2) Turbo molecular pump. This is a better way of getting gas molecules to do what you want, using a rapidly rotating collection of blades, like a turbine in a jet engine in reverse. Even down to a near perfect vacuum, any stray molecule of gas can strike the turbine blades and get boosted upwards to the next blade, and so on until they are ejected from the pump. This kind of pump works well at extremely low pressures , as even a single molecule of gas could in theory be swatted by the blades and kicked out. But even then, you have the chance of a lucky gas molecule leaking back in. You can get pressure as low as 10^-10 mbar. We’re talking trillionths of an atmosphere. That seems good, but that’s still billions of molecules in your canister!

3) Exotic pumps can get pressure down further by for example liquefying the gases so you can actually just scoop them up, or the an Ion Sputter pumps which can can drive the vacuum to even lower levels, i think i read the record was 1 x 10^-12 mbar (1 x 10^10-15 atm), but that still means you have hundreds or thousands of molecules in your canister.
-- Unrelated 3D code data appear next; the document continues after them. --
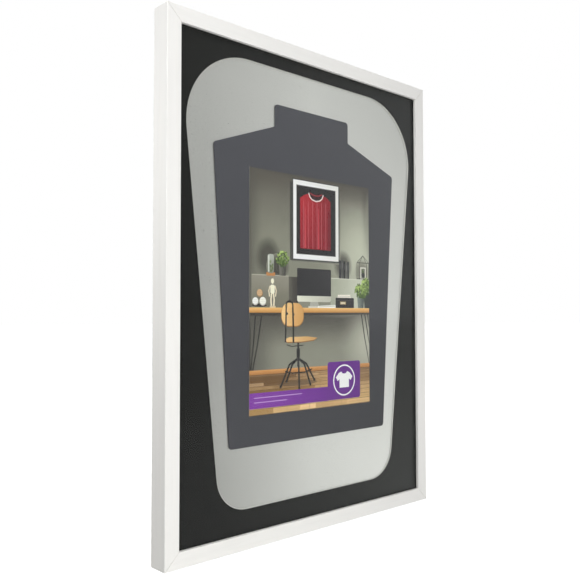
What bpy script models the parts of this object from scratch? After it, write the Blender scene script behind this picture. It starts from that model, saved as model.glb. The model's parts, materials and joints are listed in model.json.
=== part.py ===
"""Jersey display frame, 500 x 700 mm nominal: a deep white moulding, mitred and
pinned at the corners, that holds glazing, a black window mount, a shirt-shaped
former on a silver backing card, foam spacer strips and a hardboard back.  The
back is held by turn buttons, and the frame hangs on two D-ring hangers.

Metres, +Z up, the glazed front faces -Y.  The origin is midway between the two
D-rings, on the wall plane that the rear bumpers touch.
"""

import math

import bmesh
import bpy
from mathutils import Matrix, Vector

MM = 0.001

# ---- driving dimensions (millimetres) ---------------------------------------
CONTENT_W, CONTENT_H = 500.0, 700.0     # nominal size of what the rabbet takes
WALL_T = 14.0                           # moulding wall outside the rabbet
LIP_W = 7.5                             # how far the front lip covers the glazing
LIP_T = 5.0                             # lip thickness, front to back
RAIL_D = 33.0                           # moulding depth, front to back
ARRIS_R = 0.9                           # rounding of the moulding's front edges
BACK_ARRIS_R = 0.4                      # rounding of its rear outer edge
FRAME_W = CONTENT_W + 2 * WALL_T        # 528 overall
FRAME_H = CONTENT_H + 2 * WALL_T        # 728 overall
RAIL_W = WALL_T + LIP_W                 # 21.5 visible face
HANG_DROP = 182.0                       # D-ring line below the frame's top edge
WALL_GAP = 5.0                          # bumper height: moulding back to wall
GAP = 0.3                               # clearance kept between touching pieces
BOARD_CLEAR = 0.5                       # boards are this much smaller each side

GLAZING_T = 1.5
BOARD_T = 1.4                           # mount board
INSERT_T = 0.25
BACK_T = 2.5
SPACER_T = 5.0

# window cut in the black mount: a tapered opening, heights from the frame's foot
WINDOW_TOP, WINDOW_BOTTOM = 686.0, 55.0
WINDOW_HALF_TOP, WINDOW_HALF_BOTTOM = 240.2, 173.6   # of the sharp-cornered shape
WINDOW_R_TOP, WINDOW_R_BOTTOM = 103.0, 50.0

# shirt former, heights from the frame's foot
NECK_HALF, NECK_TOP, NECK_FOOT = 76.5, 634.0, 600.5
SHOULDER_HALF, SHOULDER_Z = 185.8, 560.0
HEM_HALF, HEM_Z = 158.8, 138.5
FORMER_R = 5.0

INSERT_W, INSERT_H, INSERT_MID = 250.0, 353.0, 357.4

# turn buttons: distance of the pivot from the moulding's outer edge
PIVOT_IN = 7.0
BUTTON_T = 1.2
BUTTON_R = 5.0
BUTTON_TIP_R = 3.4
BUTTON_REACH = 19.0
SCREW_R = 1.5
HEAD_R, HEAD_H = 3.0, 1.8
SIDE_BUTTONS = (-230.0, 0.0, 230.0)     # along each long rail, from its middle
END_BUTTONS = (-130.0, 130.0)           # along each short rail, from its middle

# D-ring hangers
WIRE_R = 0.9
STRAP_LEAF_T = 0.7
STRAP_W = 9.0
RING_PIVOT_IN = 17.0                    # from the moulding's outer edge
RING_HALF_W, RING_REACH = 8.0, 10.0

BUMPER_X = 235.0
BUMPER_R_BASE, BUMPER_R_END = 5.0, 4.0

# ---- derived positions --------------------------------------------------------
Z_TOP = HANG_DROP
Z_BOT = HANG_DROP - FRAME_H
Z_MID = (Z_TOP + Z_BOT) / 2
Y_FRONT = -(WALL_GAP + RAIL_D)

D_GLAZING = LIP_T + GAP
D_INSERT = D_GLAZING + GLAZING_T + GAP
D_BOARDS = D_INSERT + INSERT_T + GAP            # former and window mount
D_CARD = D_BOARDS + BOARD_T + GAP               # silver backing card
D_SPACER = D_CARD + BOARD_T + GAP
D_BACK = RAIL_D - GAP - BACK_T
D_BUTTON = RAIL_D + GAP
D_HEAD = D_BUTTON + BUTTON_T + GAP
LOOP_R_IN = WIRE_R + GAP
LOOP_R_OUT = LOOP_R_IN + STRAP_LEAF_T
D_WIRE = RAIL_D + GAP + LOOP_R_OUT
STRAP_T = 2 * STRAP_LEAF_T


def y_at(depth):
    """World Y, in mm, of a depth behind the moulding's front face."""
    return Y_FRONT + depth


def z_at(height):
    """World Z, in mm, of a height above the frame's foot."""
    return Z_BOT + height


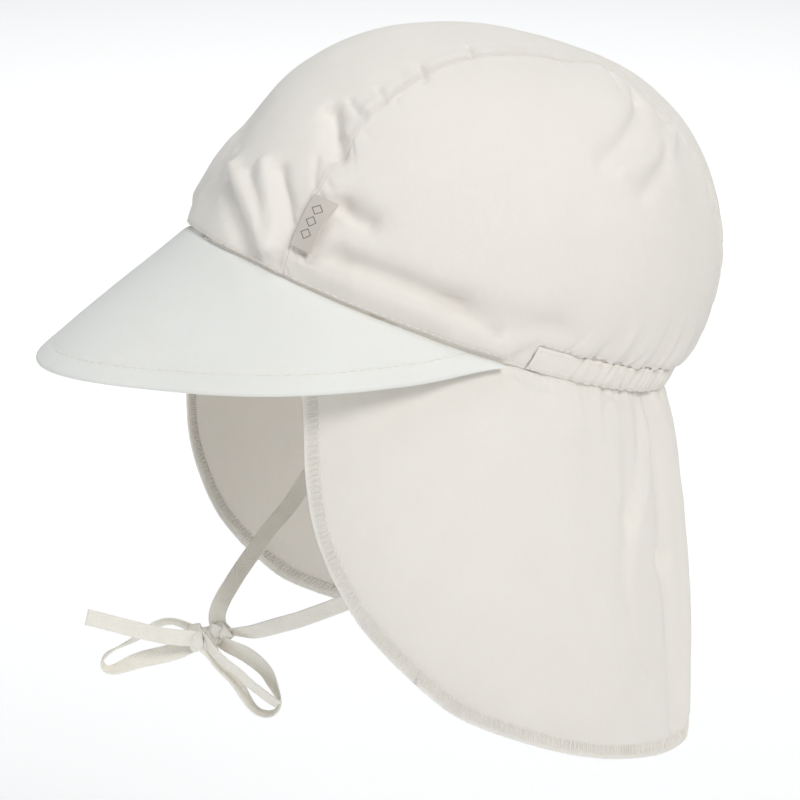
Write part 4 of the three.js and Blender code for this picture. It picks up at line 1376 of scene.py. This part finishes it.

But hey, that’s the pressure on the moon. I’d call that a pretty good vacuum. At such low pressures, the molecules in the canister stop acting like a gas because they are so far apart that they rarely bump into each other. There isn’t a practical benefit of getting too much lower. In theory better, near perfect vacuums could be achieved in the lab.

If you’re not impressed with these low pressure records, then remember that the laws of physics themselves don’t really allow for zero of anything. And while lab vacuums are always going to have to deal with leaking and outgassing from the pump materials themselves, even in deep space there are atoms here and there, and stray particles. Nature abhors a vacuum.